Image: Naaem Callaway and billboard
Edward Lea  /  AP
Naaem Callaway, 31, of Egg Harbor Township, shown Tuesday, takes issue with the billboard behind him, which features a large picture of a nearly nude showgirl's derriere.
updated 2/10/2011 9:14:38 PM ET 2011-02-11T02:14:38

The judge who wrote the book "Boardwalk Empire," now an HBO series about vice-ridden Prohibition-era Atlantic City, has ordered the state's transit agency to keep its hands off a billboard that shows a nearly naked showgirl's backside.

The highway sign promotes a stage show at Resorts Casino Hotel, which has adopted the Roaring '20s as its new theme, in part to capitalize on the show's popularity.

On Thursday, Superior Court Judge Nelson Johnson ordered NJ Transit and its advertising agency not to touch the billboard until a hearing can be held March 10 on what to do about it.

Casino owner Dennis Gomes says the sign doesn't hurt anyone.

"I've got five kids and they've seen butts all their lives and they all turned out fine," he said. "When you go to the beach, you see women in G-strings all the time.

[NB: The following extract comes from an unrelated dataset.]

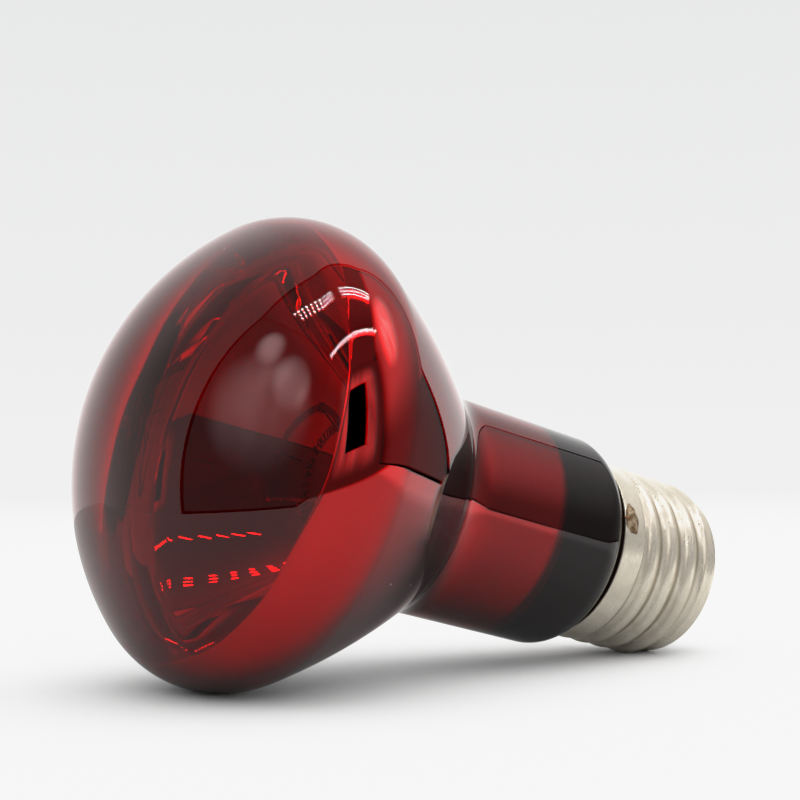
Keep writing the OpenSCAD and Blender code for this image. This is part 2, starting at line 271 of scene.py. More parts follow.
class Nodes:
    """Short calls that add nodes to a node tree."""

    def __init__(self, tree):
        self.tree = tree

    def set(self, node, socket, value):
        """Sets a socket, named as in the editor with _ for a space, or joins it to another node."""
        found = node.inputs[socket if isinstance(socket, int) else socket.replace("_", " ")]
        if isinstance(value, bpy.types.NodeSocket):
            self.tree.links.new(value, found)
        elif isinstance(value, tuple) and len(value) == 3 and found.type == "RGBA":
            found.default_value = (*value, 1)
        else:
            found.default_value = value

    def node(self, kind, values=None, **settings):
        """Adds a node; settings are its options, and values maps its sockets to values."""
        made = self.tree.nodes.new(kind)
        for key, value in settings.items():
            setattr(made, key, value)
        for socket, value in (values or {}).items():
            self.set(made, socket, value)
        return made

    def math(self, operation, a, b=0.0, c=0.0, clamp=False):
        """The result of a math node; a, b and c are numbers or other nodes' outputs."""
        values = {0: a, 1: b, 2: c}
        return self.node("ShaderNodeMath", values, operation=operation, use_clamp=clamp).outputs[0]

    def between(self, value, low, high, start=0.0, end=1.0):
        """value's stretch from low to high turned into start to end, smoothly and clamped."""
        values = {"Value": value, "From_Min": low, "From_Max": high, "To_Min": start, "To_Max": end}
        return self.node("ShaderNodeMapRange", values, interpolation_type="SMOOTHSTEP").outputs[0]

    def blend(self, share, a, b):
        """Colour a where share is 0, b where it is 1."""
        mix = self.node("ShaderNodeMix", data_type="RGBA")
        self.set(mix, 0, share)
        self.set(mix, 6, a)
        self.set(mix, 7, b)
        return mix.outputs[2]

    def layer(self, share, under, over):
        """Shader under where share is 0, over where it is 1."""
        return self.node("ShaderNodeMixShader", {0: share, 1: under, 2: over}).outputs[0]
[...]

In Europe, they go topless. I really don't understand what all the fuss is about."

The fuss started shortly after Feb. 1 when Resorts rented the billboard on the Atlantic City Expressway, over a NJ Transit train station, to advertise "Moonshine Follies." In case anyone missed the subtlety, the word "moon" is highlighted just to the right of the model's rear end.

Gomes said he and his marketing team knew not everyone would love the billboard, but that's the point.

Gomes is known in the casino industry for using outrageous promotions and wacky stunts to generate publicity for his casinos.

The most famous involved a tic-tac-toe-playing chicken that competed against customers when he ran Atlantic City's Tropicana Casino and Resort a few years ago.

At the same casino, he enraged Cuban exile groups by using billboards of Fidel Castro to market a Cuban restaurant.

NJ Transit spokeswoman Penny Bassett-Hackett said the agency's lawyers are reviewing the matter. She declined further comment.